Sometimes it is hard to imagine that the predictions of the future from modern science fiction books and movies could come true. However, when reading this literature, we soon realize that many authors have at least partially guessed what the world will look like when they are gone. In this article, you can read 12 exciting book predictions that have come true.
12 Exciting Book Predictions That Came True:
Cryonics
The first to suggest that cryonics (body preservation devices) would one day exist was Neil R. Jones in 1931. In the short story The Jameson Satellite, the protagonist Jameson wants his body preserved by freezing it.
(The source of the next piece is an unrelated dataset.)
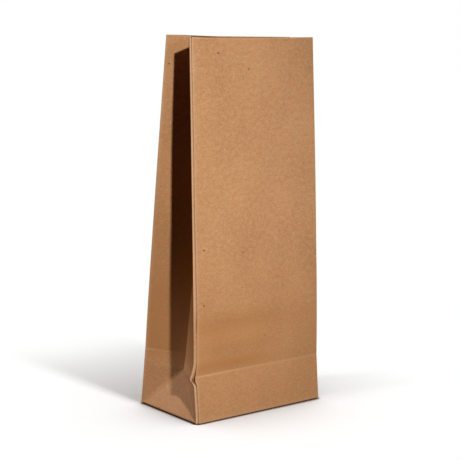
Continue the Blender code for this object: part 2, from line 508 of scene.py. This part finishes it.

In 1947, the concept was popularized by Robert Ettinger with the utopian story The Penultimate Trump.
Meat from the lab
Artificially grown meat in a laboratory is first mentioned in the science fiction Two Planets, written in 1897 by Kurd Lasswitz. In the book, synthetic meat is one of the foods introduced into Earthlings' lives by the Martians.
Landing on the moon
In 1865, the French writer Jules Verne wrote the book A Trip to the Moon, where he describes how a large space rocket lands on the moon. More than a century later, Apollo 11, named after the rocket in Verne's book, actually landed on the moon.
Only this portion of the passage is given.